[EXERCISE BRIEF]
Each line below is to be written out in full, exactly as shown.

[DATA FOR THIS TASK]
==============================

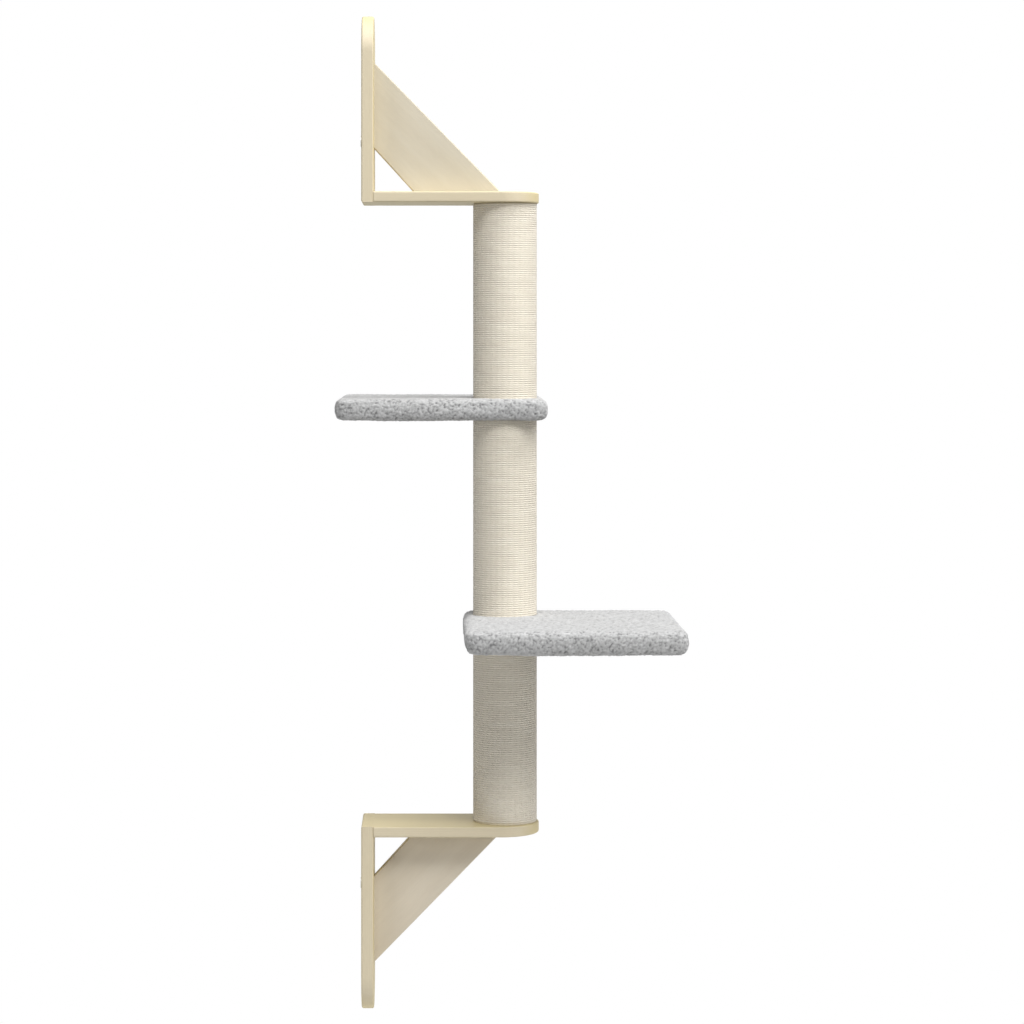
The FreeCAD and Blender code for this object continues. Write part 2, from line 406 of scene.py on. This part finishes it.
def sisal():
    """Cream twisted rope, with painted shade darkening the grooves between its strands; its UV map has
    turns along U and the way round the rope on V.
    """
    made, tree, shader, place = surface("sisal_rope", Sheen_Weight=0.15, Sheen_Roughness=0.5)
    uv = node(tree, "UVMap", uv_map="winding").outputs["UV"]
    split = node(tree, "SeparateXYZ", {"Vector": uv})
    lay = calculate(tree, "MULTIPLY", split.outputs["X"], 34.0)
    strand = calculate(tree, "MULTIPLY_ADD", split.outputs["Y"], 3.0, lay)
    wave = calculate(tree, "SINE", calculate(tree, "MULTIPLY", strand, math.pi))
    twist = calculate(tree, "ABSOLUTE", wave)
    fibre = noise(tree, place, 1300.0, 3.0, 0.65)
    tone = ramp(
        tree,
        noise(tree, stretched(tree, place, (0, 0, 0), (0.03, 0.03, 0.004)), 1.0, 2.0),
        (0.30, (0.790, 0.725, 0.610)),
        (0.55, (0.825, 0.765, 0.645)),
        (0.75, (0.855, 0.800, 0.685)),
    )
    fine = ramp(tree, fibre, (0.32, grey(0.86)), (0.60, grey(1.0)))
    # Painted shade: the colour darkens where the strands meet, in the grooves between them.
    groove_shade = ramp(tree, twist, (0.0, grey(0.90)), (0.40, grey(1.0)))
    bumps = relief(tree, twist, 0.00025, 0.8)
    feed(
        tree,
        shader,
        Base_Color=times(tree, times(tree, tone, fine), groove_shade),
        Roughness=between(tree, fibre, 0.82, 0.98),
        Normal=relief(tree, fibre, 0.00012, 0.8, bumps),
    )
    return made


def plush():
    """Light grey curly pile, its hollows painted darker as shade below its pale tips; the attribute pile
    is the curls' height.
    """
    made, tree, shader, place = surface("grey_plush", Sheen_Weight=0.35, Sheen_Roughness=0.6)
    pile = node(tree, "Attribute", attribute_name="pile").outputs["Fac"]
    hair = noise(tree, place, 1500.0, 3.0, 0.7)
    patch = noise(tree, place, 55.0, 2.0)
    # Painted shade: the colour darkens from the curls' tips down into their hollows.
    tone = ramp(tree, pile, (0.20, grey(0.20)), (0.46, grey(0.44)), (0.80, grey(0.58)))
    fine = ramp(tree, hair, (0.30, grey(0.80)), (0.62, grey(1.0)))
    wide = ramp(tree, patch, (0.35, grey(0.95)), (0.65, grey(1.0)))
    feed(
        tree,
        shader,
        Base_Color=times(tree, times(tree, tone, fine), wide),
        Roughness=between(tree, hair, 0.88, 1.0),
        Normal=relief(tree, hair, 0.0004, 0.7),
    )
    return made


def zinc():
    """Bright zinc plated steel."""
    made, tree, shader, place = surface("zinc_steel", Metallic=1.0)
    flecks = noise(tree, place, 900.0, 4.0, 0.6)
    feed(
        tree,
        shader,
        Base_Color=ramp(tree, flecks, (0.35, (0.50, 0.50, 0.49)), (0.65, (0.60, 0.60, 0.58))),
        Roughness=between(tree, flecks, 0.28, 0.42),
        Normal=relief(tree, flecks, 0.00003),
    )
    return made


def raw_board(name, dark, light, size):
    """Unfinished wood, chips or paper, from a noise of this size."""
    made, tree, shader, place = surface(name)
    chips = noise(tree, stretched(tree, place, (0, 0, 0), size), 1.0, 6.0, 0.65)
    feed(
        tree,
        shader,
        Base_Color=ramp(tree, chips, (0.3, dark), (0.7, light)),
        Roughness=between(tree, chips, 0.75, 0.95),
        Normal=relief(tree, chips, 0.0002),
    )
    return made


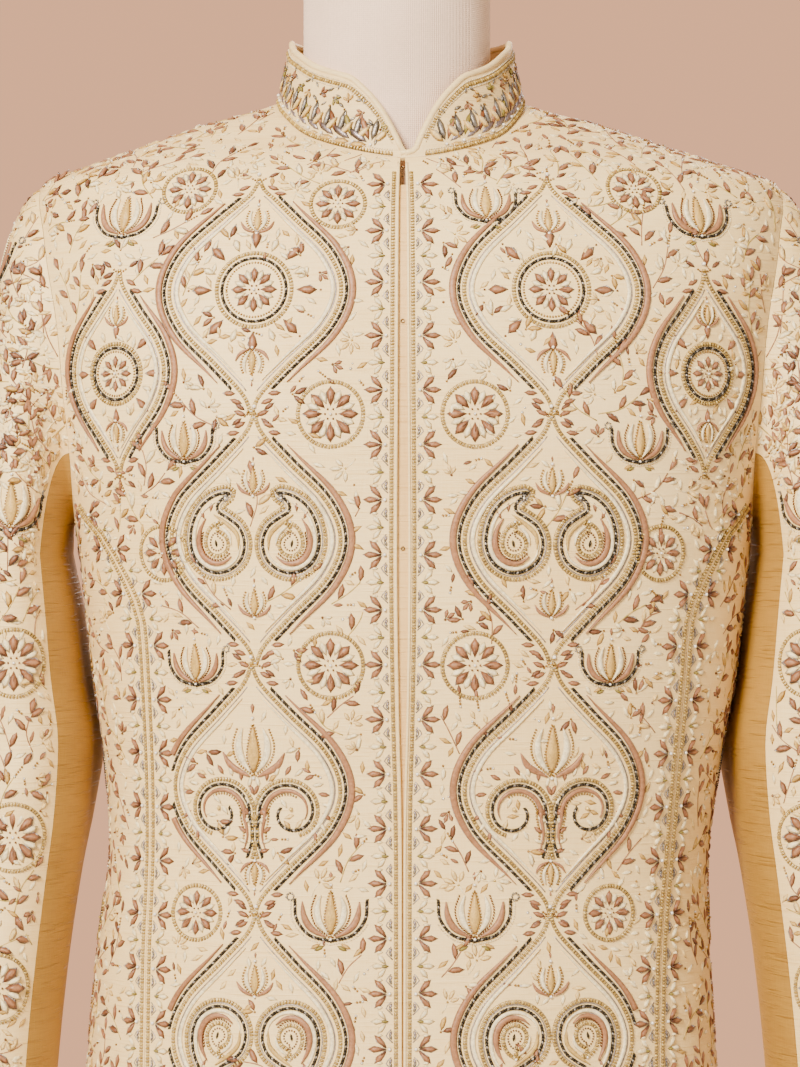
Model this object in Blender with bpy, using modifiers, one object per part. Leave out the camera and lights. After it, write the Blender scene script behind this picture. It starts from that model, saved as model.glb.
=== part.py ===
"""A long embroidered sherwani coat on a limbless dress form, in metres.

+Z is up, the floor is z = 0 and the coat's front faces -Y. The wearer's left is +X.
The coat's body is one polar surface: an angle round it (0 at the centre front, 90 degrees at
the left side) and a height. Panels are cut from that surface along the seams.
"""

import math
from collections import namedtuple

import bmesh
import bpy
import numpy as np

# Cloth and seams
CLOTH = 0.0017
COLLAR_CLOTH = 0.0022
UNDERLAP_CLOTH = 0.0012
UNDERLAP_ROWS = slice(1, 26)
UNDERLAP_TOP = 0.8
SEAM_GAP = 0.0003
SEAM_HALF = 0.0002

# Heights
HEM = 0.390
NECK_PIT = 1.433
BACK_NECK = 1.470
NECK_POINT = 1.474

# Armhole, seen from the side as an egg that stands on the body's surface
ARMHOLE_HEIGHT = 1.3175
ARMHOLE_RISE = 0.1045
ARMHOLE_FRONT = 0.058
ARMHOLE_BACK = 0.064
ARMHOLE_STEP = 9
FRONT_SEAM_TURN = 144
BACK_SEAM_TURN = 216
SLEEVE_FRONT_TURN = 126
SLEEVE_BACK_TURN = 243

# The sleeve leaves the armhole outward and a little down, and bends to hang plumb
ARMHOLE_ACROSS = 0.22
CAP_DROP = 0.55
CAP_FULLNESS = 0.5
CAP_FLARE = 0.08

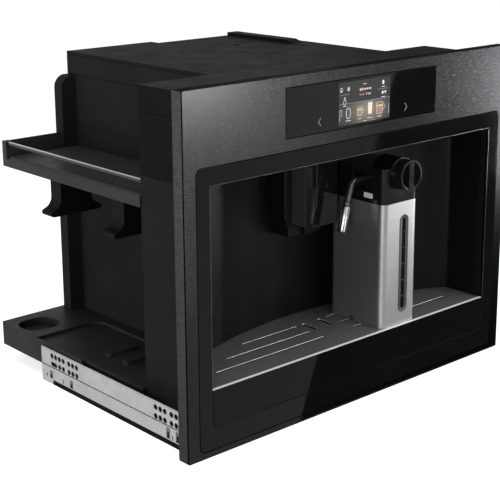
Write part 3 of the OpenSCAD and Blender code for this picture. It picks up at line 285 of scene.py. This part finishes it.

==============================

[EXERCISE OUTPUT]
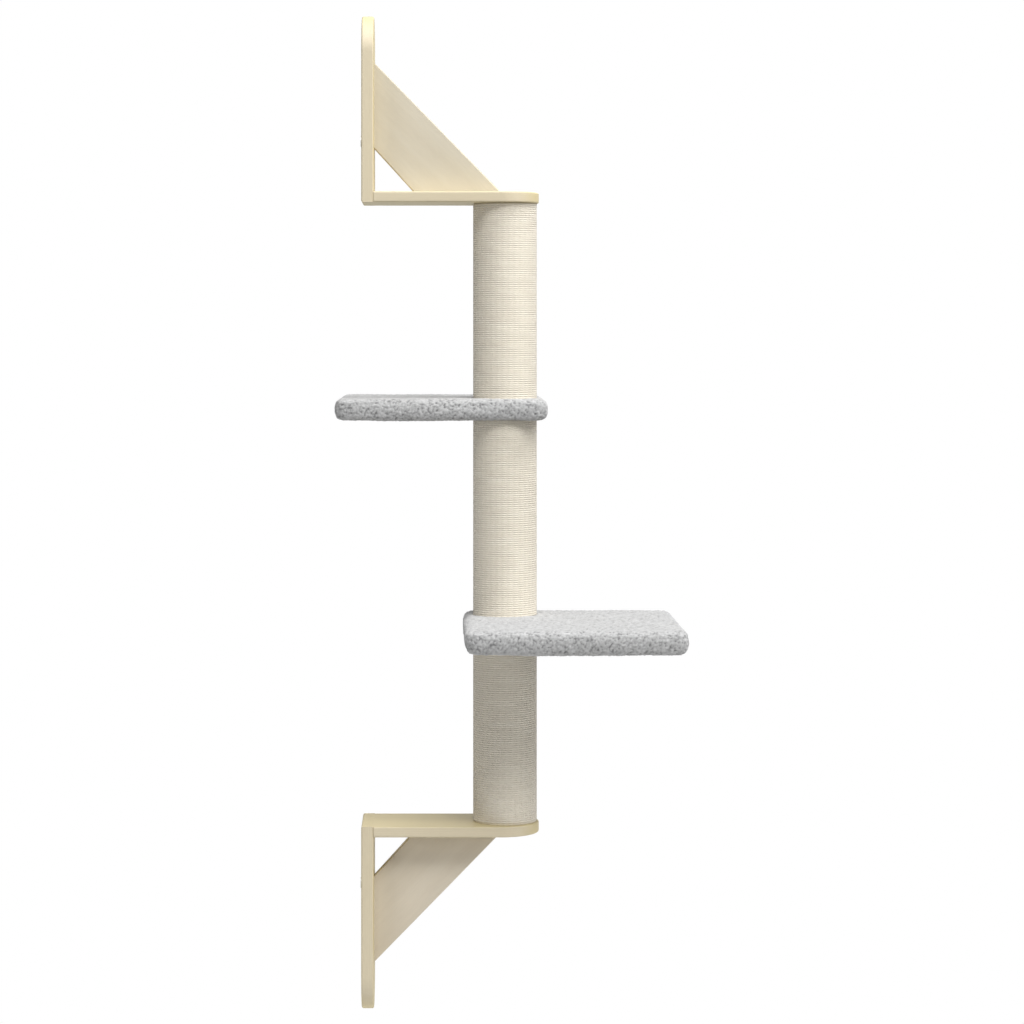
The FreeCAD and Blender code for this object continues. Write part 2, from line 406 of scene.py on. This part finishes it.
def sisal():
    """Cream twisted rope, with painted shade darkening the grooves between its strands; its UV map has
    turns along U and the way round the rope on V.
    """
    made, tree, shader, place = surface("sisal_rope", Sheen_Weight=0.15, Sheen_Roughness=0.5)
    uv = node(tree, "UVMap", uv_map="winding").outputs["UV"]
    split = node(tree, "SeparateXYZ", {"Vector": uv})
    lay = calculate(tree, "MULTIPLY", split.outputs["X"], 34.0)
    strand = calculate(tree, "MULTIPLY_ADD", split.outputs["Y"], 3.0, lay)
    wave = calculate(tree, "SINE", calculate(tree, "MULTIPLY", strand, math.pi))
    twist = calculate(tree, "ABSOLUTE", wave)
    fibre = noise(tree, place, 1300.0, 3.0, 0.65)
    tone = ramp(
        tree,
        noise(tree, stretched(tree, place, (0, 0, 0), (0.03, 0.03, 0.004)), 1.0, 2.0),
        (0.30, (0.790, 0.725, 0.610)),
        (0.55, (0.825, 0.765, 0.645)),
        (0.75, (0.855, 0.800, 0.685)),
    )
    fine = ramp(tree, fibre, (0.32, grey(0.86)), (0.60, grey(1.0)))
    # Painted shade: the colour darkens where the strands meet, in the grooves between them.
    groove_shade = ramp(tree, twist, (0.0, grey(0.90)), (0.40, grey(1.0)))
    bumps = relief(tree, twist, 0.00025, 0.8)
    feed(
        tree,
        shader,
        Base_Color=times(tree, times(tree, tone, fine), groove_shade),
        Roughness=between(tree, fibre, 0.82, 0.98),
        Normal=relief(tree, fibre, 0.00012, 0.8, bumps),
    )
    return made


def plush():
    """Light grey curly pile, its hollows painted darker as shade below its pale tips; the attribute pile
    is the curls' height.
    """
    made, tree, shader, place = surface("grey_plush", Sheen_Weight=0.35, Sheen_Roughness=0.6)
    pile = node(tree, "Attribute", attribute_name="pile").outputs["Fac"]
    hair = noise(tree, place, 1500.0, 3.0, 0.7)
    patch = noise(tree, place, 55.0, 2.0)
    # Painted shade: the colour darkens from the curls' tips down into their hollows.
    tone = ramp(tree, pile, (0.20, grey(0.20)), (0.46, grey(0.44)), (0.80, grey(0.58)))
    fine = ramp(tree, hair, (0.30, grey(0.80)), (0.62, grey(1.0)))
    wide = ramp(tree, patch, (0.35, grey(0.95)), (0.65, grey(1.0)))
    feed(
        tree,
        shader,
        Base_Color=times(tree, times(tree, tone, fine), wide),
        Roughness=between(tree, hair, 0.88, 1.0),
        Normal=relief(tree, hair, 0.0004, 0.7),
    )
    return made


def zinc():
    """Bright zinc plated steel."""
    made, tree, shader, place = surface("zinc_steel", Metallic=1.0)
    flecks = noise(tree, place, 900.0, 4.0, 0.6)
    feed(
        tree,
        shader,
        Base_Color=ramp(tree, flecks, (0.35, (0.50, 0.50, 0.49)), (0.65, (0.60, 0.60, 0.58))),
        Roughness=between(tree, flecks, 0.28, 0.42),
        Normal=relief(tree, flecks, 0.00003),
    )
    return made


def raw_board(name, dark, light, size):
    """Unfinished wood, chips or paper, from a noise of this size."""
    made, tree, shader, place = surface(name)
    chips = noise(tree, stretched(tree, place, (0, 0, 0), size), 1.0, 6.0, 0.65)
    feed(
        tree,
        shader,
        Base_Color=ramp(tree, chips, (0.3, dark), (0.7, light)),
        Roughness=between(tree, chips, 0.75, 0.95),
        Normal=relief(tree, chips, 0.0002),
    )
    return made


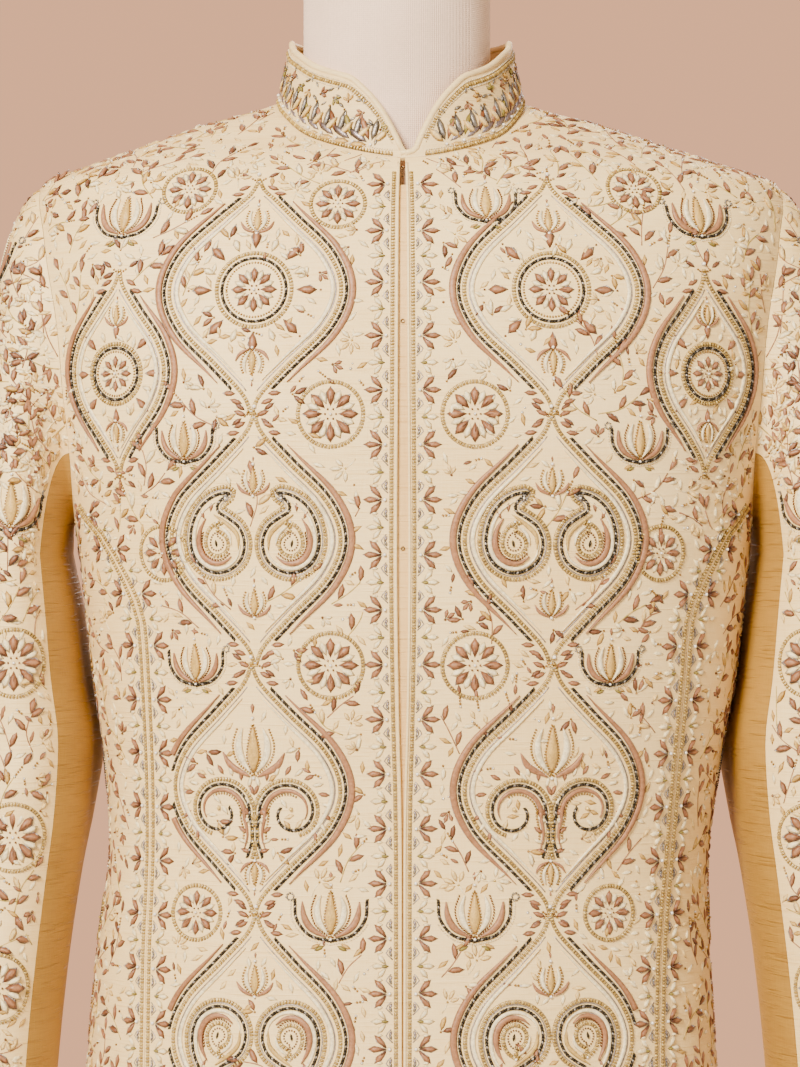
Model this object in Blender with bpy, using modifiers, one object per part. Leave out the camera and lights. After it, write the Blender scene script behind this picture. It starts from that model, saved as model.glb.
=== part.py ===
"""A long embroidered sherwani coat on a limbless dress form, in metres.

+Z is up, the floor is z = 0 and the coat's front faces -Y. The wearer's left is +X.
The coat's body is one polar surface: an angle round it (0 at the centre front, 90 degrees at
the left side) and a height. Panels are cut from that surface along the seams.
"""

import math
from collections import namedtuple

import bmesh
import bpy
import numpy as np

# Cloth and seams
CLOTH = 0.0017
COLLAR_CLOTH = 0.0022
UNDERLAP_CLOTH = 0.0012
UNDERLAP_ROWS = slice(1, 26)
UNDERLAP_TOP = 0.8
SEAM_GAP = 0.0003
SEAM_HALF = 0.0002

# Heights
HEM = 0.390
NECK_PIT = 1.433
BACK_NECK = 1.470
NECK_POINT = 1.474

# Armhole, seen from the side as an egg that stands on the body's surface
ARMHOLE_HEIGHT = 1.3175
ARMHOLE_RISE = 0.1045
ARMHOLE_FRONT = 0.058
ARMHOLE_BACK = 0.064
ARMHOLE_STEP = 9
FRONT_SEAM_TURN = 144
BACK_SEAM_TURN = 216
SLEEVE_FRONT_TURN = 126
SLEEVE_BACK_TURN = 243

# The sleeve leaves the armhole outward and a little down, and bends to hang plumb
ARMHOLE_ACROSS = 0.22
CAP_DROP = 0.55
CAP_FULLNESS = 0.5
CAP_FLARE = 0.08

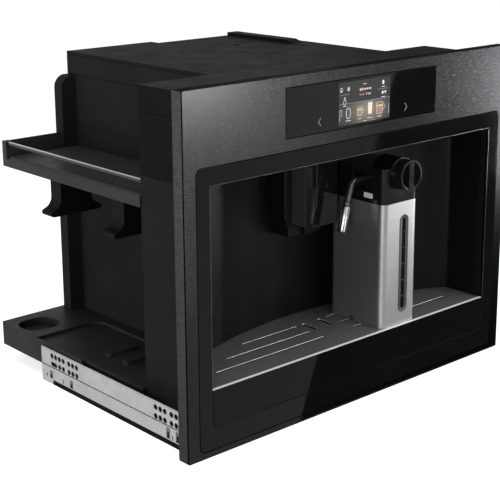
Write part 3 of the OpenSCAD and Blender code for this picture. It picks up at line 285 of scene.py. This part finishes it.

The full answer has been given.